I am going for a hefe, or similar. I don't care if it fits the style exactly

2# Crystal Malt
6# Briess Bavarian Wheat DME
1oz Hallertau
Safbrew WB-06 Yeast

I would have gone with Wyeast weiss yeast, but it was not available at the store I went to.

Any suggestions/comments would be great.
 
That's way too much crystal. The hefeweizen I'm brewing right now has no crystal at all, and I certainly wouldn't put in more than a pound. Hefeweizens should be fairly dry; the sweetness you taste should come from the yeast.
 
As this is only my third brew, this will end up being an experiment in wheat beer brewing.

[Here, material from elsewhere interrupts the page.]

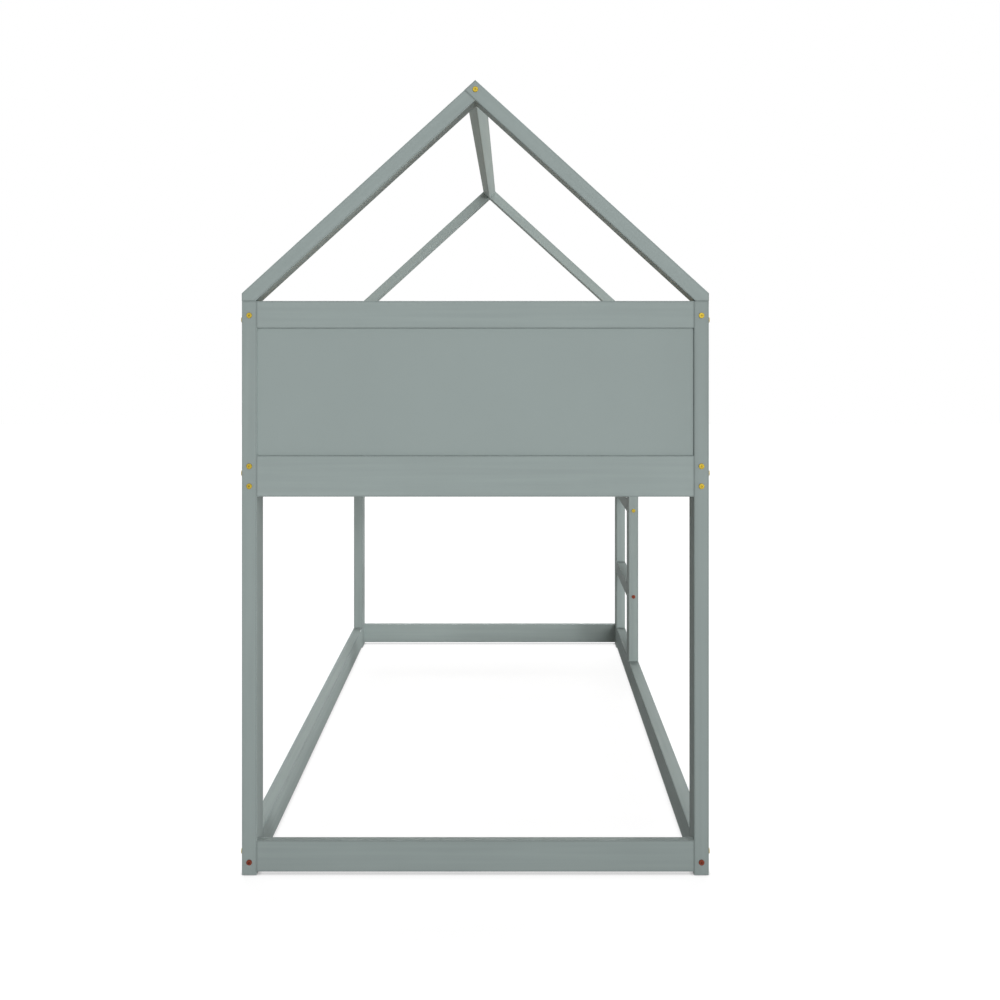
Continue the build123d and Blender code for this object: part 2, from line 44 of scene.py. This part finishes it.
# Paint, wood and plating colours, as they look on screen
paint_colour = (147, 158, 156)
pine_light = (226, 203, 168)
pine_dark = (194, 158, 113)
beech_light = (206, 170, 124)
beech_dark = (175, 145, 105)
yellow_zinc = (145, 126, 46)
red_bronze = (103, 52, 40)
bright_zinc = (160, 162, 166)

# The paint's low gloss, on timber and panels alike
paint_specular = 0.15
paint_roughness = (0.64, 0.74)

# Painted light and shade: a lighter or darker copy of the paint on the pieces that are lit differently
# from the rest
painted_light_tones = {
    "front_left_post": 0.94,
    "front_right_post": 0.92,
    "front_floor_rail": 0.94,
    "rear_left_post": 0.9,
    "ladder_stile": 0.93,
    "guard_entry_post": 0.98,
    "ridge_beam": 1.2,
}

# How far a pattern is drawn out along the grain, and how far apart two pieces' patterns lie
grain_squeeze = 0.03
seed_range = 40.0

# The upright cut at a rafter's foot, above the top of its post
plumb_cut = 0.018

# Light from all round, and how much of the light the floor gives back and shows
world_strength = 0.22
floor_bounce = (0.34, 0.34, 0.34, 1.0)
floor_shadow_tone = (0.14, 0.14, 0.14, 1.0)
floor_half_width = 12.0
white = (1.0, 1.0, 1.0, 1.0)


def linear(value):
    """A screen value from 0 to 255 as the linear level that Blender's sockets hold."""
    level = value / 255
    return level / 12.92 if level <= 0.04045 else ((level + 0.055) / 1.055) ** 2.4


def shaded(rgb, factor=1.0):
    """A screen colour for a socket, lighter or darker by the factor."""
    return tuple(min(1.0, linear(value) * factor) for value in rgb) + (1.0,)


# Node trees

class Tree:
    """The nodes of a material or world, with short ways to add them and join them."""

    def __init__(self, owner):
        owner.use_nodes = True
        self.owner = owner
        self.nodes = owner.node_tree.nodes
        self.links = owner.node_tree.links

    def add(self, kind, inputs=None, **settings):
        node = self.nodes.new("ShaderNode" + kind)
        for key, value in settings.items():
            setattr(node, key, value)
        for key, value in (inputs or {}).items():
            self.set(node, key, value)
        return node

    def set(self, node, key, value):
        """Joins another node to the socket, or sets the socket's own value."""
        socket = node.inputs[key]
        if isinstance(value, bpy.types.NodeSocket):
            self.links.new(value, socket)
        else:
            socket.default_value = value

    def set_surface(self, key, value):
        self.set(self.nodes["Principled BSDF"], key, value)

    def set_relief(self, height, strength, depth):
        """Fine relief on the surface, up to the given depth."""
        bump = self.add("Bump", {"Height": height, "Strength": strength, "Distance": depth})
        self.set_surface("Normal", bump.outputs[0])

    def math(self, operation, a, b=0.5):
        return self.add("Math", {0: a, 1: b}, operation=operation).outputs[0]

    def noise(self, coordinates, scale, detail=2.0, roughness=0.5, seed=None):
        inputs = {"Vector": coordinates, "Scale": scale, "Detail": detail, "Roughness": roughness}
        if seed is None:
            return self.add("TexNoise", inputs).outputs["Fac"]
        inputs["W"] = seed
        return self.add("TexNoise", inputs, noise_dimensions="4D").outputs["Fac"]

    def spread(self, value, low, high, out_low=0.0, out_high=1.0):
        inputs = {
            "Value": value,
            "From Min": low,
            "From Max": high,
            "To Min": out_low,
            "To Max": out_high,
        }
        return self.add("MapRange", inputs).outputs["Result"]

    def contrast(self, noise, out_low=0.0, out_high=1.0):
        """A noise's middle range, where most of its values lie, spread over the given one."""
        return self.spread(noise, 0.3, 0.7, out_low, out_high)

    def mix(self, factor, a, b):
        node = self.add("Mix", data_type="RGBA", blend_type="MIX")
        self.set(node, 0, factor)
        self.set(node, 6, a)
        self.set(node, 7, b)
        return node.outputs[2]

    def vary(self, factor, rgb, swing, tone=1.0):
        """A colour in its tone that goes from darker to lighter with the factor."""
        return self.mix(factor, shaded(rgb, (1 - swing) * tone), shaded(rgb, (1 + swing) * tone))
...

I ran some ideas through beersmith, and it seems that it will come out quite dark for a hefe and quite light in color for a dunkel.
Thanks for the advice, and next time I brew a hefe, I will definitely go with a lighter malt.
 
That's way too much crystal. The hefeweizen I'm brewing right now has no crystal at all, and I certainly wouldn't put in more than a pound. Hefeweizens should be fairly dry; the sweetness you taste should come from the yeast.

I agree with the crystal and Hefeweizens being dry. However, the yeast doesn't add any sweetness.
 
I didn't mean it actually has more sugar, just that it will be perceived as sweeter because of the fruitiness from fermentation.